The Nigerian National Petroleum Corporation (NNPC) will soon be broken
up into 30 profit-making companies, according to Nigeria’s
Minister of State for Petroleum Resources and Group Managing Director
of the NNPC Mr. Ibe Kachikwu,. The minister also disclosed that each of the thirty
companies would have its own managing director. Read full press released after the cut
“For the first time, we are unbundling the subset of the NNPC to 30
independent companies with their own Managing Directors,” Mr. Kachikwu
said in his address at the 25th Oloibiri Lecture Series and Energy Forum
in Abuja.
The theme of this year’s Forum was, “Technological Advances
in Hydrocarbon Exploration and Exploitation: Solutions to Global Oil
Price Stability”. The Minister of State added:
“Titles like Group
Executive Directors are going to disappear and in their place you are
going to have Chief Executive Officers and they are going to take
responsibilities for their titles. At the end of the day, the CEO of an
upstream company must deliver an upstream result.”
The Federal Government’s plan to unbundle the NNPC is expected to
happen in a matter of weeks “as part of the ongoing transformation of
the national oil company,” according to a press release signed by Ohi
Alegbe, group head of the NNPC’s public affairs division.
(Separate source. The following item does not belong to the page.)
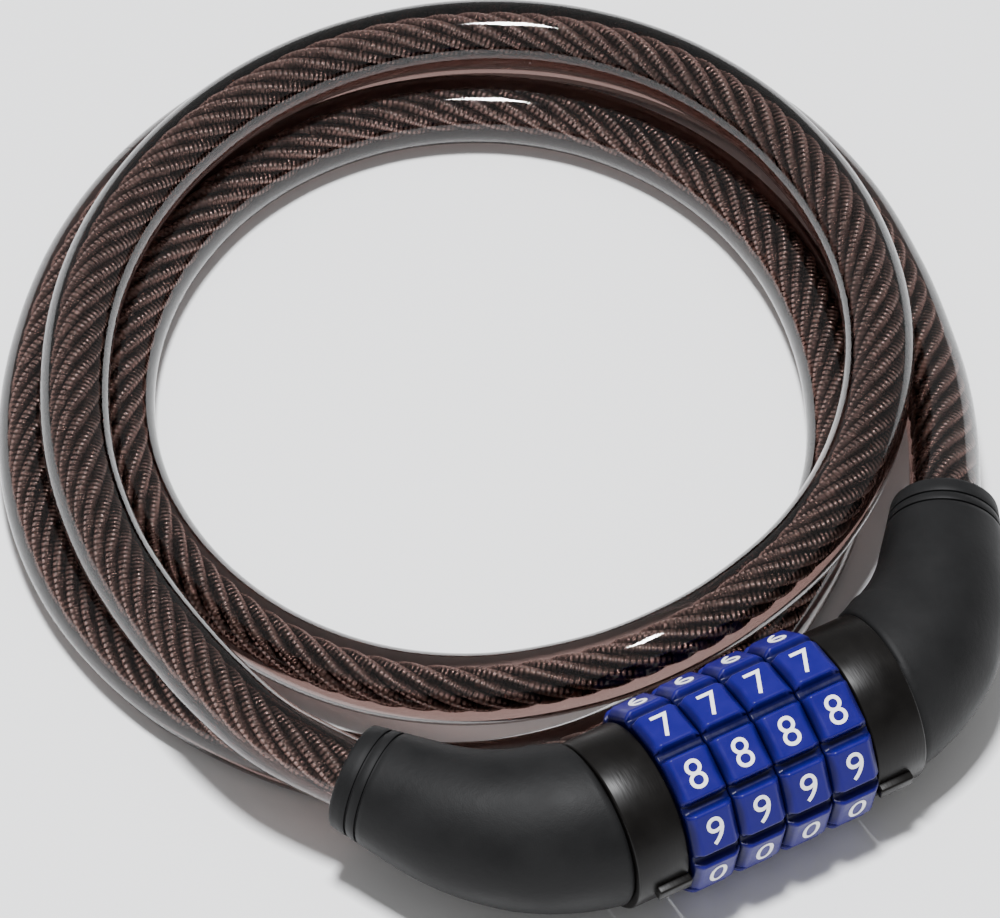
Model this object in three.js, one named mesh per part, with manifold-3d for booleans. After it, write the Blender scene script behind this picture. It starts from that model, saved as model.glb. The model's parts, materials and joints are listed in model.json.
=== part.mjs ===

Speaking at today’s Oloibiri Forum, Mr. Kachikwu announced that the
NNPC’s operating loss had been reduced from N160 billion to N3 billion
in January 2016, adding that the corporation should start generating
some profit by the end of 2016.
Mr. Kachikwu also revealed that some members of the Organization of
the Petroleum Exporting Countries (OPEC) are scheduled to meet with
Russian officials in Moscow on March 20, 2016, in a bid to stabilize
tumbling crude oil prices. OPEC is seeking to enlist Russia’s
cooperation in the adoption of joint strategies that would help
stabilize crude oil prices.
According to Mr. Kachikwu, President Muhammadu Buhari’s
administration was focused on developing Nigeria’s gas resources “in
order to boost revenue as part of the diversification policy of the
Federal Government,” according to Mr. Alegbe’s statement.
The minister praised the National Assembly for its fresh attention to
the Petroleum Industry Bill (PIB), adding that the bill would promote
efficiency in the oil sector. He stated that the government was working
to reduce the contracting cycle of projects from two years to six months
in the upstream sector, adding that the current production sharing
contracts were also overdue for review.